### Your instructions
Extract the listing below in full, unchanged.

### Available data
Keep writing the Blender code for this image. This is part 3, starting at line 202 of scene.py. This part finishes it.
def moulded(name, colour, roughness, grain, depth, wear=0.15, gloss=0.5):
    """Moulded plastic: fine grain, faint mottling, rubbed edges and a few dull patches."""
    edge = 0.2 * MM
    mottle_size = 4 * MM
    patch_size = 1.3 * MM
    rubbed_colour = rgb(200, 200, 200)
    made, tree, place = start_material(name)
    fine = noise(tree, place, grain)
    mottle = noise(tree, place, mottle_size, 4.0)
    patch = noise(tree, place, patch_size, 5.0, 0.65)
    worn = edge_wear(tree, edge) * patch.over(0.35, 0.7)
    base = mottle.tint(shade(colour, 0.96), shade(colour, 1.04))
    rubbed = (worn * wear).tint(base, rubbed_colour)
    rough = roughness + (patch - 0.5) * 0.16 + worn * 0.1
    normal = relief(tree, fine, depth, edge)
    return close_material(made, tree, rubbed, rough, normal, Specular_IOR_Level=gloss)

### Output
Keep writing the Blender code for this image. This is part 3, starting at line 202 of scene.py. This part finishes it.
def moulded(name, colour, roughness, grain, depth, wear=0.15, gloss=0.5):
    """Moulded plastic: fine grain, faint mottling, rubbed edges and a few dull patches."""
    edge = 0.2 * MM
    mottle_size = 4 * MM
    patch_size = 1.3 * MM
    rubbed_colour = rgb(200, 200, 200)
    made, tree, place = start_material(name)
    fine = noise(tree, place, grain)
    mottle = noise(tree, place, mottle_size, 4.0)
    patch = noise(tree, place, patch_size, 5.0, 0.65)
    worn = edge_wear(tree, edge) * patch.over(0.35, 0.7)
    base = mottle.tint(shade(colour, 0.96), shade(colour, 1.04))
    rubbed = (worn * wear).tint(base, rubbed_colour)
    rough = roughness + (patch - 0.5) * 0.16 + worn * 0.1
    normal = relief(tree, fine, depth, edge)
    return close_material(made, tree, rubbed, rough, normal, Specular_IOR_Level=gloss)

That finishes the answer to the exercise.